Thick green weed like mermaid hair, like the fur of an aquatic muppet, lines the top of the wall. In places it is emerald; in places it is lime. In places it is every colour in between. There are patches of white lichen too. There are places where the concrete cracks. It never quite dries out and, even now, when the tide has been out so long it is almost back in again, it is still slickly brown. Inside the wall, the water laps. A couple on the shore scream at their dog, who has taken off along the sand. Cora, they scream. CORA.
I reach the metal ladder and lower myself in. One rung, two, three. I turn, still holding fast to the metal, my stomach soft against hard cold water. I like to see where I am going. I like to control the descent. The wall behind me is thick with bladderwrack; I feel it tickle my knuckles, leathery fingers, waving fronds. I breath in. I breath out. I let go. The water from above seemed turquoise. From within it is closer to pewter. The sun is behind me, the top of the wavelets sparkling. The wind pushes water - slap - into my collarbone, into my eyes.
Cora is another name for Persephone, daughter of Zeus and Demeter, Queen of the underworld. Cora from the Greek Kore, meaning maiden or daughter, a part of the now tired tradition of describing women by what they are to men. Abducted by her uncle Hades when picking flowers in the fields, she is forced to marry him. The earth becomes barren without her, and so Zeus intervenes to free her - as long as she has eaten nothing in the underworld. Hades, however, has tricked her into eating some pomegranate seeds, and so she must return each year to the underworld for the winter months, returning in spring when the world blooms again at her coming. She is linked to fertility, to the seasons, to death. She knows darkness and she knows hope, the spinning, tumbling cycle of both. She is Queen of the Underworld. She is many things, all at once. In some traditions it is forbidden to speak her name.
But not here, where the water and the sky are twinned grey and the couple on the beach still call for their mischievous dog. Cora. CORA. I dive below the surface, salt sting, cold clutch, and I can see only waving grey-green-beige. No bottom, no surface, only murk. Not the underworld, perhaps, but under-something. Underneath, below the surface, in the place where no one can see nor comment nor worry. A place for screaming, as explored by
here, and a place for raging, for resetting. For letting out all that is held in.Surfacing, I swim, not for the far side, not for a length, but for the far wall. I float with my feet up, toes tiny white cocktail sausages shrivelling in the cold. And then I go to the ladder on the very edge. It hangs on an angle, off kilter in this wild world. But I do not need straight edges.
I hold the handles and haul myself up, hips to the wall. The wind chill is strong on my cold bare skin. The water meets the concrete. Level. The waves meet the wall. The tide is coming in, reclaiming this space. Screaming itself. The white water rolls in, crashes against the stone, surges over it, white rivulets streaking the concrete, waterfalls cascading into the contained box of the pool. Beyond the wall, white water draws back, apart, fracturing like lace, spinning and gliding, forming reforming. I watch for another one. The water rises, drops. Then again rises, races, crashes. White foam breaking against the first thing it meets. The square subsumed, solid made liquid, the manmade disappearing, drenched, liquid slicked.

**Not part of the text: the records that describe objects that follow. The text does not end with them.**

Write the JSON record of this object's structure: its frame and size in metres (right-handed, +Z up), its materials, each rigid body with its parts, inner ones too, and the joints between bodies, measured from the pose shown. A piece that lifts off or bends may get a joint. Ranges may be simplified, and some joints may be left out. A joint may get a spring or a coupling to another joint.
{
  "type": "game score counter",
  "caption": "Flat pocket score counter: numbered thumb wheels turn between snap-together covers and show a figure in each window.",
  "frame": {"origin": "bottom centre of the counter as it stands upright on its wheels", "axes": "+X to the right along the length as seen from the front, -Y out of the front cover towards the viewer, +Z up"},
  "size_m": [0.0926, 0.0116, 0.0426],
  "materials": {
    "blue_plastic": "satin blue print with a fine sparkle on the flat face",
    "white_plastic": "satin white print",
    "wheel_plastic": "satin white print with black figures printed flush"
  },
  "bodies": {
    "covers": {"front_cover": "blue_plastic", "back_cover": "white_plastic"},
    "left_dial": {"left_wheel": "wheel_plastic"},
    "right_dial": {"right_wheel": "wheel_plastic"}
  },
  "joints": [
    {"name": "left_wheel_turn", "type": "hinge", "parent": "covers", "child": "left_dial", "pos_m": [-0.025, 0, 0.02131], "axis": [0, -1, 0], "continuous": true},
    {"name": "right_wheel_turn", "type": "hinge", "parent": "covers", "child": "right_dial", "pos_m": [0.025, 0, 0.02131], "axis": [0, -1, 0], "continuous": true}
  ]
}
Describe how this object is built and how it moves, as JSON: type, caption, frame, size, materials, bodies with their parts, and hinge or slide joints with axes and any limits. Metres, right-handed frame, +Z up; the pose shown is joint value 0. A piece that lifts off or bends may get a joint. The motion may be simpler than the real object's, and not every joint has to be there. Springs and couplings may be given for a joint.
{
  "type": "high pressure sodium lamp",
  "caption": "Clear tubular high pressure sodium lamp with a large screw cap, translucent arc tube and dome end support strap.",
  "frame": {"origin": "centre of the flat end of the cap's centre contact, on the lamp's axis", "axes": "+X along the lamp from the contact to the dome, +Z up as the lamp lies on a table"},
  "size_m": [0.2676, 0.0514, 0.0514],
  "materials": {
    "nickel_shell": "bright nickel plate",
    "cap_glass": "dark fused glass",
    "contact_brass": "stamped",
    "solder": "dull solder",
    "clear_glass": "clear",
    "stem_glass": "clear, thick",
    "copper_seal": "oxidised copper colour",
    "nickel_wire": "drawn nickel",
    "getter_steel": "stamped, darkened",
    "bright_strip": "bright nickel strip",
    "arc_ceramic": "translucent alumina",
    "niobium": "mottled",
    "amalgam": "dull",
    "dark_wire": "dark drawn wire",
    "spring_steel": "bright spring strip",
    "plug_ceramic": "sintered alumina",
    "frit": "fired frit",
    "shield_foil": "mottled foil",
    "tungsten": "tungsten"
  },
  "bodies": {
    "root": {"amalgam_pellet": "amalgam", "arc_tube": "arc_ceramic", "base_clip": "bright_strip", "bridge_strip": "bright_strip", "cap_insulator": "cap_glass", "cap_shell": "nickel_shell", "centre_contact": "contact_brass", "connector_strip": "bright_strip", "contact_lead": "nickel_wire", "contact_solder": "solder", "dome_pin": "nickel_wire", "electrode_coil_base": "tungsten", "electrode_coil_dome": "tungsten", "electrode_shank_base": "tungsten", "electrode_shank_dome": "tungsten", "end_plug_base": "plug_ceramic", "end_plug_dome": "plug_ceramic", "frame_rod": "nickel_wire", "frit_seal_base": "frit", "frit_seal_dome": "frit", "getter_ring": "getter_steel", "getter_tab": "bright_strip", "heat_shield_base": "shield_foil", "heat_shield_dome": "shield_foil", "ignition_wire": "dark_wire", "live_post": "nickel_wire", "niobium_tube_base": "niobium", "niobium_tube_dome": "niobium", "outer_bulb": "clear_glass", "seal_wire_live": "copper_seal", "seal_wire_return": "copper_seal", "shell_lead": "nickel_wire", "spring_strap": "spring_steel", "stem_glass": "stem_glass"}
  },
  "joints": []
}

I let the rungs go and fall back into the cold. The roar of the waterfall tide keeps rising. I turn and I swim for the ladder closest to shore. I change and by the time I am done the tide is at the perfect level; all the walls are covered in an inch of ocean. Swimmers walk on water. The pool is there beneath the surface, still visible like a flooded village, a reclaimed Lyonesse, but it will be gone soon. Soon all we will see is the rolling grey waves, and even though we will know that there is a structure underneath, the opaque water will swallow it for the next few hours. It will no longer be a place of human leisure, but merely another part of an endless ocean. The pool is about to be swallowed.

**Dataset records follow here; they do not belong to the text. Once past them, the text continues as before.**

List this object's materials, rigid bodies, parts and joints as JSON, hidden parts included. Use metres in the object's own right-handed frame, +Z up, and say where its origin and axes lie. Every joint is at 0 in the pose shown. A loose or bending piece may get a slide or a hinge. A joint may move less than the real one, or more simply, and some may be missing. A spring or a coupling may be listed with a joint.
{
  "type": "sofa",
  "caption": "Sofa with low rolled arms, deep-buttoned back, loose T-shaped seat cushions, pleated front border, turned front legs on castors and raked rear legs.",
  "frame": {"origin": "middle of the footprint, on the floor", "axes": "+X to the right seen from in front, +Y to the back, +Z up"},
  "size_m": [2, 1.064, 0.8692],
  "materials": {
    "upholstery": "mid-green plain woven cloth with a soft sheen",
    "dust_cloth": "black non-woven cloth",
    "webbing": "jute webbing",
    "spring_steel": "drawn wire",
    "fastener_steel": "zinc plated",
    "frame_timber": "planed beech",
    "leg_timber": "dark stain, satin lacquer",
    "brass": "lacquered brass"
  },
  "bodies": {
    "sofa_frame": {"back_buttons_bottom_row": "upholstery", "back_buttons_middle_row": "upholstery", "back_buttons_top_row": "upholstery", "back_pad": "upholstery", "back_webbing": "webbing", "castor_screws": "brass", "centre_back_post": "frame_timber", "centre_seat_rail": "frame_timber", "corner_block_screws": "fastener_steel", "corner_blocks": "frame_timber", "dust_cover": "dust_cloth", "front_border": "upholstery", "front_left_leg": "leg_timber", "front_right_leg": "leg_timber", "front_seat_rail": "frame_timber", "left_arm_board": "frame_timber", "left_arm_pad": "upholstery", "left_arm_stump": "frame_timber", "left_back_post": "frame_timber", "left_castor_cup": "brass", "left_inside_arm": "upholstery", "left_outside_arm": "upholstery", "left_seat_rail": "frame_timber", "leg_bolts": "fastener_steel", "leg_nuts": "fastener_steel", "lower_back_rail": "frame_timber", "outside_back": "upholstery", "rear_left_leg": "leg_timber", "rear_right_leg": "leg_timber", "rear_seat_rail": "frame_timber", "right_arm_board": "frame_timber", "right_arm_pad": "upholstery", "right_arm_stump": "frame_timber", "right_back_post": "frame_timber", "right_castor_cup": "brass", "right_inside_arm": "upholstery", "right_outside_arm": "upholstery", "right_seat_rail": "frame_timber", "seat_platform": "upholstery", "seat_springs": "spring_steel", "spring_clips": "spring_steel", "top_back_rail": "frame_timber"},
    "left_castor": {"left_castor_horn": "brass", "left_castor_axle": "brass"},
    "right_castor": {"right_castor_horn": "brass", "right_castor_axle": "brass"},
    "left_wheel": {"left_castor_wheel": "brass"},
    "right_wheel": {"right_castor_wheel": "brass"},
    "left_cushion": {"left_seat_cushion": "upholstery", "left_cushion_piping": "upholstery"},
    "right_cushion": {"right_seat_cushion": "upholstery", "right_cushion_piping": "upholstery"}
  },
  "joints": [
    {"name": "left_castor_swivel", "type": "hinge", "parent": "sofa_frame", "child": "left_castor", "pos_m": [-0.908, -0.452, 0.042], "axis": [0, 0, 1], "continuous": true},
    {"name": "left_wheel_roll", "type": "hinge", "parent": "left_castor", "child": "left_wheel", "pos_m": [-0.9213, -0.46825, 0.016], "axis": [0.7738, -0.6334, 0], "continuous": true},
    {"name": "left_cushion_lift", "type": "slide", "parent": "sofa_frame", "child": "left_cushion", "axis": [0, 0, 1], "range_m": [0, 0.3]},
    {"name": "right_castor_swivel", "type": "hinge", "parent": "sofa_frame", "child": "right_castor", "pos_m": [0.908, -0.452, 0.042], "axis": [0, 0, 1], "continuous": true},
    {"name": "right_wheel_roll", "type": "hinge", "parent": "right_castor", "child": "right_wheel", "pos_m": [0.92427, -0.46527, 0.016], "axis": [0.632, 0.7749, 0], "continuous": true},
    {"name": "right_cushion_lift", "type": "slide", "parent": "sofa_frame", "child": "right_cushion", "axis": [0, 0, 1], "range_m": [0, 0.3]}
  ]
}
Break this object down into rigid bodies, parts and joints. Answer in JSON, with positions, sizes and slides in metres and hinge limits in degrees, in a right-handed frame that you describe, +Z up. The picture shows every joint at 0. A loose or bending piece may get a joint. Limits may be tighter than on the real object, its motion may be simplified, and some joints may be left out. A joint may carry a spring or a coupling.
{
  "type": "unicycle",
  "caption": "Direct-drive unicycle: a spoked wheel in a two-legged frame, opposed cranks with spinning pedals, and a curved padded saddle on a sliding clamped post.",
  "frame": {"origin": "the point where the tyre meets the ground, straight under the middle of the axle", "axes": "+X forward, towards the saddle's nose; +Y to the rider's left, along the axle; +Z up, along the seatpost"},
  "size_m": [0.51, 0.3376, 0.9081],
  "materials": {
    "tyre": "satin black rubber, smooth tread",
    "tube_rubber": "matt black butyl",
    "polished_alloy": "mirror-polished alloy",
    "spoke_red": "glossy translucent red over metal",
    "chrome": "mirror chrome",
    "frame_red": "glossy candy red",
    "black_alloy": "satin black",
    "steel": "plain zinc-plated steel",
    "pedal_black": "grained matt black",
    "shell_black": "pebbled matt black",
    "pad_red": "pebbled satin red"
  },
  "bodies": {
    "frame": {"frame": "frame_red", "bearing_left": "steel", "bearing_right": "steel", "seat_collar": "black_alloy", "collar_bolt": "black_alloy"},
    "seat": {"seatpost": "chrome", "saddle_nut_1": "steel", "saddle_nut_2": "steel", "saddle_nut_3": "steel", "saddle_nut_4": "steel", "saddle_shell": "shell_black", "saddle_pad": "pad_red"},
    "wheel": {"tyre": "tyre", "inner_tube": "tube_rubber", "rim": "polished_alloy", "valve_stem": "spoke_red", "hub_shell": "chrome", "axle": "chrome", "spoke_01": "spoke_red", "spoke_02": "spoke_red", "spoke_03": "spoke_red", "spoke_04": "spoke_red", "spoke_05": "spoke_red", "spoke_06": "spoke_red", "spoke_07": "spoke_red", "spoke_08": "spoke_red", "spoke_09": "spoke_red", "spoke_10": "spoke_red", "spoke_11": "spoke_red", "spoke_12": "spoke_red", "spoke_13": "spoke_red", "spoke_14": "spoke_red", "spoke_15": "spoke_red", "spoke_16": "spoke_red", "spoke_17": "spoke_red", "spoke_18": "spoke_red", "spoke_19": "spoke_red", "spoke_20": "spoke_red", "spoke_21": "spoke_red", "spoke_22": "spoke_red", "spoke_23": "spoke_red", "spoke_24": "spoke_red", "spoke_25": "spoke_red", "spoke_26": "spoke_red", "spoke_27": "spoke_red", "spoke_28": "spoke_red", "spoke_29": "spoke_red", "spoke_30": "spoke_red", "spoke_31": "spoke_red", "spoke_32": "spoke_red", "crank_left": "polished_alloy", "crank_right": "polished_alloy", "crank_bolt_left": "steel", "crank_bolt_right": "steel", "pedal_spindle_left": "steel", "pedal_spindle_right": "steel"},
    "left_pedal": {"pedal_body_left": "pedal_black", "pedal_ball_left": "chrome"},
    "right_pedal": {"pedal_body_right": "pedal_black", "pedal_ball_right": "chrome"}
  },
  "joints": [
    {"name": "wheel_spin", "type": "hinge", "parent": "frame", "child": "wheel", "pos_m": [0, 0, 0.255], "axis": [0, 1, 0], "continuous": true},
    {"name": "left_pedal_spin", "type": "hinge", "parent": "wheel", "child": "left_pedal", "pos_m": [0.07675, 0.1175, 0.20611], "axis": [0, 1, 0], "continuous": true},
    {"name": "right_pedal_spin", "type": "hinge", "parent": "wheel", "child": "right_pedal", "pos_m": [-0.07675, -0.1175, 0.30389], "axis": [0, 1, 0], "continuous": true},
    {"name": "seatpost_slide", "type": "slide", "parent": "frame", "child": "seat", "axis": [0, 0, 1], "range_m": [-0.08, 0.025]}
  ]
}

The tides will keep coming, keep rising, falling, pulling back, racing in. The tides do not care. Each time they will bring something new; a mermaid’s purse, a bulge of polystyrene, a discarded hairband, a cockle shell. Each time the wrack line will offer something new and each time it comes perhaps we will strive to be different too. To change, to grow, to learn. That is what my hope is.
Your stunning words brought me right back to childhood summers at our cabin on the Rhode Island shore. Now, as an adult living in Minnesota, I long for the ocean, the scent of salt water, the feel of the sand under my feet, the echo of waves crashing on the shoreline. Thank you, Bonnie for this beautifully written piece.